An ill-fated attempt to capture the group's story on film wasted much time and revenue, while a poorly received tour of America fractured the Pistols' already strained relationship. In early 1978, Rotten announced that he was leaving the group after a gig in San Francisco. According to manager Malcolm McLaren, he was fired. McLaren, meanwhile, was intent on taking the group to Brazil in order that they could be filmed playing with the train robber Ronnie Biggs. Vicious, incapacitated by heroin addiction, could not make the trip, but Jones and Cook were happy to indulge in the publicity stunt. McLaren mischievously promoted Biggs as the group's new lead singer and another controversial single emerged: 'Cosh The Driver'. It was later retitled 'No One Is Innocent (A Punk Prayer)' and issued as a double a-side with Vicious' somehow charming rendition of the Frank Sinatra standard, 'My Way'. McLaren's movie was finally completed by director Julien Temple under the title The Great Rock 'n' Roll Swindle. A self-conscious rewriting of history, it callously wrote Matlock out of the script and saw the unavailable Rotten relegated to old footage. While the film was being completed, the Pistols' disintegration was completed. Vicious, now the centre of the group, recorded a lame version of Eddie Cochran's 'C'mon Everybody' before returning to New York. On 12 October 1978, his girlfriend Nancy Spungen was found stabbed in his hotel room and Vicious was charged with murder. While released on bail, he suffered a fatal overdose of heroin and died peacefully in his sleep on the morning of 2 February 1979.

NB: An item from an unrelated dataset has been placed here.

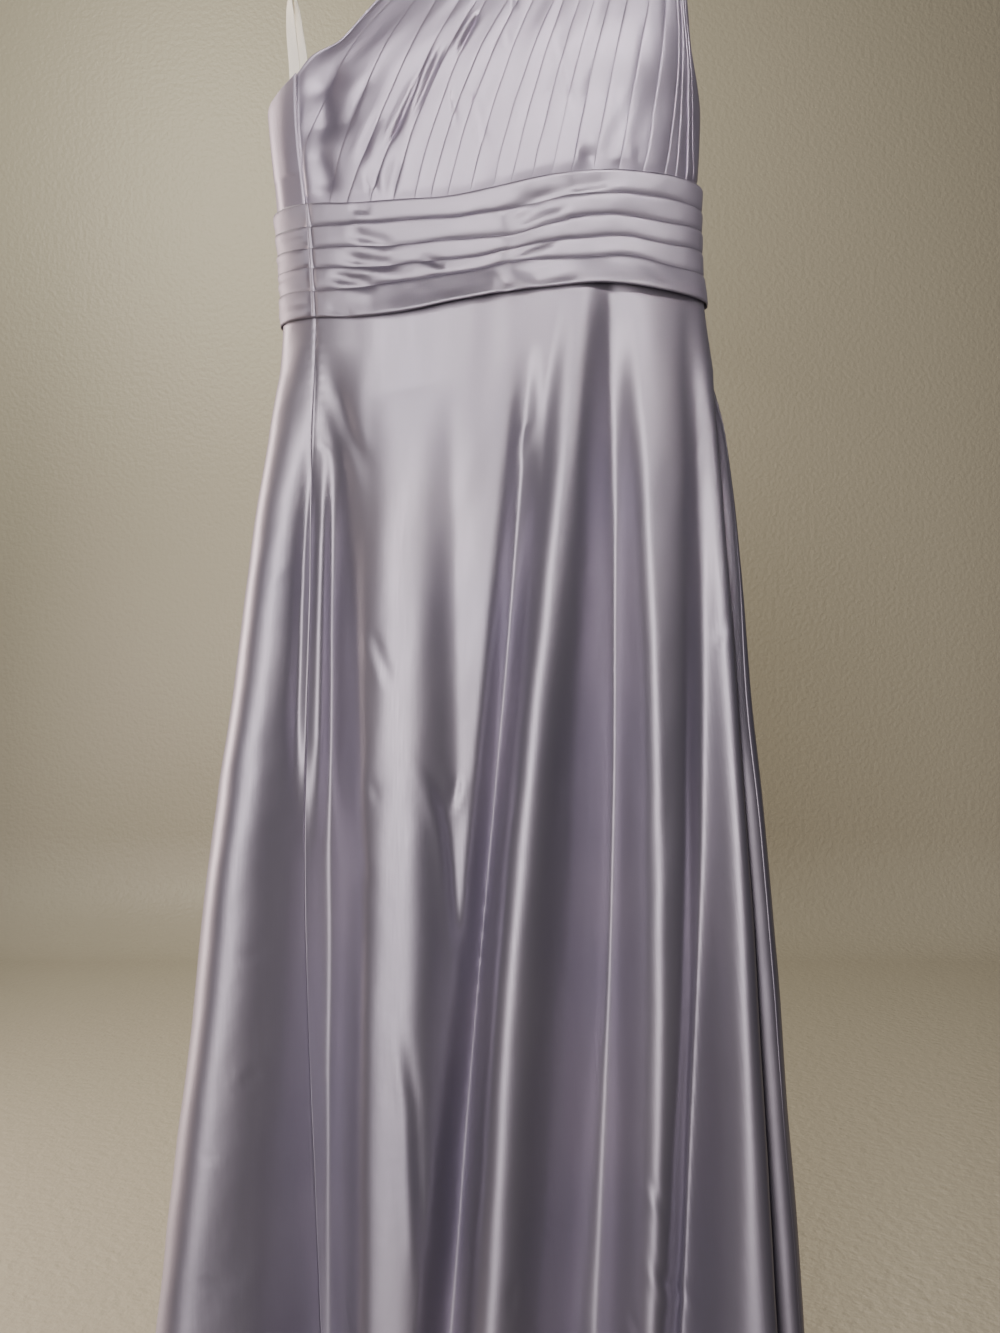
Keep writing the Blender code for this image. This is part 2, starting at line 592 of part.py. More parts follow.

Virgin Records continued to issue the desultory fragments of Pistols work that they had on catalogue, including the appropriately titled compilation Flogging A Dead Horse. The group's impact as the grand symbol of UK punk rock has ensured their longevity. The unholy saga appropriately ended in the High Court a decade later in 1986 when Rotten and his fellow ex-Pistols won substantial damages against their former manager.
After years of rumour and sigh it was confirmed that the original band would re-form for one lucrative tour in 1996. The press conference to launch their rebirth was at the 100 Club in London. The usual abuse was dished out, giving rise to the fact that nothing has changed except the lines on their faces and rising hairlines - they added that they thought Green Day and Oasis were too 'poppy'. The tour was awaited with eagerness as this really was a case of putting their mouths where the money is. Their debut at Finsbury Park was nostalgic rather than groundbreaking. Rotten was still obnoxious and they still hated Matlock. What they did prove, however, was that they can still play and sweat, just like the hundreds of pretenders that have followed in their wake over the past two decades.

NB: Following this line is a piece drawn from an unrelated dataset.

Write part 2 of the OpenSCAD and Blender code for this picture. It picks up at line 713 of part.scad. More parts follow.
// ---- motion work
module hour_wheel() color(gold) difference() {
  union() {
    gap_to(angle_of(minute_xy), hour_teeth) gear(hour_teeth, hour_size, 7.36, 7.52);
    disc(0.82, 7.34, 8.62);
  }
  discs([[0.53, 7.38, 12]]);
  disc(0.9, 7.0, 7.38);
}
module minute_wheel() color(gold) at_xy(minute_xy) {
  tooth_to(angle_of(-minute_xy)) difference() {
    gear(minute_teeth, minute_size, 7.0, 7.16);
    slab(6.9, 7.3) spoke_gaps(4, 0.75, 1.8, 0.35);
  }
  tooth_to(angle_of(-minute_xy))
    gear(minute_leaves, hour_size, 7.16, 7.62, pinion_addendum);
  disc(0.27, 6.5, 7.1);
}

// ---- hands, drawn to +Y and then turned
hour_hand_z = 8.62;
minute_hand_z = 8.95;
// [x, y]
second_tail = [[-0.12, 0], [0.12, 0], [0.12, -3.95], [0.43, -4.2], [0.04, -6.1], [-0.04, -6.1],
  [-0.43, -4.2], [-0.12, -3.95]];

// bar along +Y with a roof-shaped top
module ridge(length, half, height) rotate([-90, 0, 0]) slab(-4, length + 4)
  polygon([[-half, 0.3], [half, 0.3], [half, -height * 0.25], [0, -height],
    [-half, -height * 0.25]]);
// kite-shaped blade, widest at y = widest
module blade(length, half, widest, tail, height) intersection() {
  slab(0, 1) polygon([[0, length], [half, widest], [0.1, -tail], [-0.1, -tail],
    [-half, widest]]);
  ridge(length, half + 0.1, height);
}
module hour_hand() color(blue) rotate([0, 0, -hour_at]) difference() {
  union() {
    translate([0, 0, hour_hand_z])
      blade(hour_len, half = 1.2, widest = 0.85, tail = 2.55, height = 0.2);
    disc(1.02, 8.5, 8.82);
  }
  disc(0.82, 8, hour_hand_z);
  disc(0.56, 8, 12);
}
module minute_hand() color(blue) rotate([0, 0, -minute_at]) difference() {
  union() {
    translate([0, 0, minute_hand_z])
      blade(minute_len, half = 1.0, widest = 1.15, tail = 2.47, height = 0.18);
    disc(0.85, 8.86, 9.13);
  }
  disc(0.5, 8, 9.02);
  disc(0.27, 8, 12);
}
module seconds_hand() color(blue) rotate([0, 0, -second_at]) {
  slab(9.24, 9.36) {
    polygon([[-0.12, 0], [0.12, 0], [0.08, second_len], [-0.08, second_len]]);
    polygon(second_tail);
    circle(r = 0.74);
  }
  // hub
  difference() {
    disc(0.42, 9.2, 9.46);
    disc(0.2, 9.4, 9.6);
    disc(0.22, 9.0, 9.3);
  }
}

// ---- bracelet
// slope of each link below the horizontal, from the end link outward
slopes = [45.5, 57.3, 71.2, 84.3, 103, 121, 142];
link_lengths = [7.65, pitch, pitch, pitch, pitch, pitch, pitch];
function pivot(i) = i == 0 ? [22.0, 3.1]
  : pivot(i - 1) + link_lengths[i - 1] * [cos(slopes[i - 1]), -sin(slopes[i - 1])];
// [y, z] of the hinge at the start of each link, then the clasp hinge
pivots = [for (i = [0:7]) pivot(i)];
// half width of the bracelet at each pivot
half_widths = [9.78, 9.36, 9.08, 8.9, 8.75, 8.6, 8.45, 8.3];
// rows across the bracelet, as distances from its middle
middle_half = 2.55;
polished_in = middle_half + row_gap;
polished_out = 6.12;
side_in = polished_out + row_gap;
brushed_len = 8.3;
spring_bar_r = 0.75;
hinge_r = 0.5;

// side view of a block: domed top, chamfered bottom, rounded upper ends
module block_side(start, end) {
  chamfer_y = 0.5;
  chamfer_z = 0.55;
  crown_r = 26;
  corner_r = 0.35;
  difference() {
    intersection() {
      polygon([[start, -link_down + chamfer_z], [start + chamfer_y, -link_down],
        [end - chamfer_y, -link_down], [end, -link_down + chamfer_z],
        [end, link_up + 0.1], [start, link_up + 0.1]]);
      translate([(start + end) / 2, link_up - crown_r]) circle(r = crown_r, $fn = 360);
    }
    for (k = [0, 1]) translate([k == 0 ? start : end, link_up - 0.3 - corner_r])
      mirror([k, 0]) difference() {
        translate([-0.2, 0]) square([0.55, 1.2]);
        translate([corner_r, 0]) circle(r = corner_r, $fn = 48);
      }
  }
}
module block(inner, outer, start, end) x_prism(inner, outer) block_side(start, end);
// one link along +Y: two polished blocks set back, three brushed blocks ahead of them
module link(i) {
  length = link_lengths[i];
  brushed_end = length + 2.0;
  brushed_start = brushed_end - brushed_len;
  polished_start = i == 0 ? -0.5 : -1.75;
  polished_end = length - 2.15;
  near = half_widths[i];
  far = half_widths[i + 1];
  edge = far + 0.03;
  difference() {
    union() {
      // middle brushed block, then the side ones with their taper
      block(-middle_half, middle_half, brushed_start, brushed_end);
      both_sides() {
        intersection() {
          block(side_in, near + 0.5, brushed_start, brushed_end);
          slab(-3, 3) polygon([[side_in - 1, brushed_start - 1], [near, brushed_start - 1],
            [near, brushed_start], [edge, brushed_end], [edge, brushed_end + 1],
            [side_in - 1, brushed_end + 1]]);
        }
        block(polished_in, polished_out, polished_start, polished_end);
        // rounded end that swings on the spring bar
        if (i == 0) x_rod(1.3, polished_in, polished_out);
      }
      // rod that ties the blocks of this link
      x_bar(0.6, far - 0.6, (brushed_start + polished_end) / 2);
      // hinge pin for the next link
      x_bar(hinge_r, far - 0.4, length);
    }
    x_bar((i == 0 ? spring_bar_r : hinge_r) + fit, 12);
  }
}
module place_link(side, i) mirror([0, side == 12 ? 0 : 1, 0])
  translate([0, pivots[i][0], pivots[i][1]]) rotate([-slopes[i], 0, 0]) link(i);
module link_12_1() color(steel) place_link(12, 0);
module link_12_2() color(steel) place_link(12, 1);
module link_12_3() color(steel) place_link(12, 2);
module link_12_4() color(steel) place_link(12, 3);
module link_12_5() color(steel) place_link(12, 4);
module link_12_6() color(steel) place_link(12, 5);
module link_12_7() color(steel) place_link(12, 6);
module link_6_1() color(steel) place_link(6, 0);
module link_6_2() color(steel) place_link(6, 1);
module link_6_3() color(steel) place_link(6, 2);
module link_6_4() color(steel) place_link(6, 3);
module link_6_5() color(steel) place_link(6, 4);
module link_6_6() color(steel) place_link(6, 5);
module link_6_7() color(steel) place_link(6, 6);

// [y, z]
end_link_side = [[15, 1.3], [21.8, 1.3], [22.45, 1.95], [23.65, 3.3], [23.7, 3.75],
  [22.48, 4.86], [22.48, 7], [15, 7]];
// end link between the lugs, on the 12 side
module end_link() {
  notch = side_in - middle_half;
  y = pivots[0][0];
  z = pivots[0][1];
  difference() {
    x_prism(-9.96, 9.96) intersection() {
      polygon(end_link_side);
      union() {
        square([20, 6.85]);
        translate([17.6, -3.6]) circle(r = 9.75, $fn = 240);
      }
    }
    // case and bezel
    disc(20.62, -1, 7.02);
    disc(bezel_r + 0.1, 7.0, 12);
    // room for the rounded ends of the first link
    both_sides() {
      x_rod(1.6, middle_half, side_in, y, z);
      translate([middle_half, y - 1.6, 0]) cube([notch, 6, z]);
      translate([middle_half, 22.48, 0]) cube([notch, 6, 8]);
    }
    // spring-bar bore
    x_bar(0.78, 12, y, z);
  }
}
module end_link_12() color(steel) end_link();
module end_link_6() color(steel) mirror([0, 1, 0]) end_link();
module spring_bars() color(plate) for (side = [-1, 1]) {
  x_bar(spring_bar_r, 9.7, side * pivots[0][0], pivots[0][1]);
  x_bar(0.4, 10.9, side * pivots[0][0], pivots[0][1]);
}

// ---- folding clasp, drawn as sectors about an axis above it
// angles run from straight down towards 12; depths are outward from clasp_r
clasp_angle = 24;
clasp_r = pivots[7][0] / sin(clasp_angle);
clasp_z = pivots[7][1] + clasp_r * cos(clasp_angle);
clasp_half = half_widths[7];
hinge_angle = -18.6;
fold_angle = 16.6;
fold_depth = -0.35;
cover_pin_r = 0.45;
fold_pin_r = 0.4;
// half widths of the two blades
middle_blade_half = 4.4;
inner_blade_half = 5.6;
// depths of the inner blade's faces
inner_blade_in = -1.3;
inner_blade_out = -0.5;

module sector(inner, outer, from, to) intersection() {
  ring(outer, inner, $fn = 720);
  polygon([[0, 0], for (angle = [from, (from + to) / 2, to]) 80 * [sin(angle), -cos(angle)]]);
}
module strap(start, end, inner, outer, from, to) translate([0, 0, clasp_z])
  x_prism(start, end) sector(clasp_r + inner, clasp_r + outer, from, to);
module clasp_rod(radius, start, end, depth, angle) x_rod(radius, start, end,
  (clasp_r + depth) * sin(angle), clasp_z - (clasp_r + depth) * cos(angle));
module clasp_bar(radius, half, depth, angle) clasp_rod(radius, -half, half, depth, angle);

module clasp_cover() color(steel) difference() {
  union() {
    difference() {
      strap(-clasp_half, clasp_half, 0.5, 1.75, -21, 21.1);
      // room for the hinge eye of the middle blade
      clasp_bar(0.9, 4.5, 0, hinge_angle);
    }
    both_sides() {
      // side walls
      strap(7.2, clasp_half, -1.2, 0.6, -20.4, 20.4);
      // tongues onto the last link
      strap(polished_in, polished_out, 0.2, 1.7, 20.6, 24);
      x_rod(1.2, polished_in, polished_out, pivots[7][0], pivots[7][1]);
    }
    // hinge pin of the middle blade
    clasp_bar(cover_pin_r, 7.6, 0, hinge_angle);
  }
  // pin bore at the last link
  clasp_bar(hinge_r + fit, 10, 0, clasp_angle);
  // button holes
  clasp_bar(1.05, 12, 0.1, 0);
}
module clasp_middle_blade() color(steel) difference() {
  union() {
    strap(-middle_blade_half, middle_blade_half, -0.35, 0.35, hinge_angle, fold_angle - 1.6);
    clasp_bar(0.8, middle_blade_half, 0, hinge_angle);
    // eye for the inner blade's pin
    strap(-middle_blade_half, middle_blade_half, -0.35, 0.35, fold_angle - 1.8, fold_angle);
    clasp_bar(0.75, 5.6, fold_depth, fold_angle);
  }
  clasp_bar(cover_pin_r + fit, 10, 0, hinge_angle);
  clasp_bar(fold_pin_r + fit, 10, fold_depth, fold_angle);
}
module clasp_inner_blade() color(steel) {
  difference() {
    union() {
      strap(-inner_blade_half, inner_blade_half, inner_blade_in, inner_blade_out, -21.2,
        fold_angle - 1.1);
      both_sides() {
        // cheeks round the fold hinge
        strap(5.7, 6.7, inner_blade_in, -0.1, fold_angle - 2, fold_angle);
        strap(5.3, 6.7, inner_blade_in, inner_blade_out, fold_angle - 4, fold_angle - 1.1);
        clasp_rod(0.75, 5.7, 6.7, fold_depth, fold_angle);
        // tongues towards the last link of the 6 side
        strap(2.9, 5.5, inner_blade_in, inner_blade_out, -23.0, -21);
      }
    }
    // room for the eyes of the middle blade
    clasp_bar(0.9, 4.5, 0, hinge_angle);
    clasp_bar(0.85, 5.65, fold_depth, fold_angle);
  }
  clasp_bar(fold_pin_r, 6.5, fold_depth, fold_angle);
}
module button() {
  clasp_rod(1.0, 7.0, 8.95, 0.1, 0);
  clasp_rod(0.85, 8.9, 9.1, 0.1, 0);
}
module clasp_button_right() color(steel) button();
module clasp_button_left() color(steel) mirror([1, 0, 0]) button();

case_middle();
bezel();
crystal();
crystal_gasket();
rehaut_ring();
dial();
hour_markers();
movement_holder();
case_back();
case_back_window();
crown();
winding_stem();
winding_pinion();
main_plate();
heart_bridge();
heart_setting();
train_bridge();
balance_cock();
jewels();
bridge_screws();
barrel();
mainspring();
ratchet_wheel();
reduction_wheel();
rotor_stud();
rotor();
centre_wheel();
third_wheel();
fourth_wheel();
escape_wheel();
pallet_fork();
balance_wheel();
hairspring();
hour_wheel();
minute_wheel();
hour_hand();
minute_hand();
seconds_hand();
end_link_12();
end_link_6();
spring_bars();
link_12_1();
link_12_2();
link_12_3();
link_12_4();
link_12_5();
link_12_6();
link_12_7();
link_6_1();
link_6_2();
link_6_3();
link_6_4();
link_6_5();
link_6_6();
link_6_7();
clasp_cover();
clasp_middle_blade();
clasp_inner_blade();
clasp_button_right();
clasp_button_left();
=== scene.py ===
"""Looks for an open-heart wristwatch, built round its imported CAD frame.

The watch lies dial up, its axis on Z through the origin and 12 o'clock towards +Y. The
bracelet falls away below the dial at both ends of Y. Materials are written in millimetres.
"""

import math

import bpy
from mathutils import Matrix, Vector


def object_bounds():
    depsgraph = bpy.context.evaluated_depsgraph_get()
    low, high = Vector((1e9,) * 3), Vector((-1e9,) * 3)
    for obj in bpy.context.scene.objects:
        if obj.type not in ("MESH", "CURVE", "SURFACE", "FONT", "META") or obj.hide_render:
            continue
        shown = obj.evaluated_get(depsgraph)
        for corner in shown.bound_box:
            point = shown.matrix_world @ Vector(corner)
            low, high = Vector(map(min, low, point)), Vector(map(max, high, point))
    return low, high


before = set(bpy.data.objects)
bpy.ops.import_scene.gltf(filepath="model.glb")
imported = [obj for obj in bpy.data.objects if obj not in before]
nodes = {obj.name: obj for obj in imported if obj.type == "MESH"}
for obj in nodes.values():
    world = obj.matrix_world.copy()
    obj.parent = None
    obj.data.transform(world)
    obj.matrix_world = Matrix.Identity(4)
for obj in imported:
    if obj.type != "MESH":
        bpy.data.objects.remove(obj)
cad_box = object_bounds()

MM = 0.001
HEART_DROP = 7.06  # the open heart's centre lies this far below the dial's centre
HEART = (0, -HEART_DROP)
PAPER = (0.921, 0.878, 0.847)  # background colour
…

Four years later Julien Temple's film documentary The Filth And The Fury was released to excellent reviews. Featuring a mixture of archive concert footage, contemporary news reports and recent interviews with surviving members of the band, the documentary was everything The Great Rock 'n' Roll Swindle should have been and more. The original members reunited for a second time in the summer of 2002 as a riposte to Queen Elizabeth's Golden Jubilee celebrations. 'God Save The Queen' was re-released in May, but only managed to reach number 15 in the UK singles chart. They reunited again in August 2003 for a brief USA tour, which included a casino ballroom in Las Vegas. The Sex Pistols were inducted into the Rock And Roll Hall Of Fame in March 2006.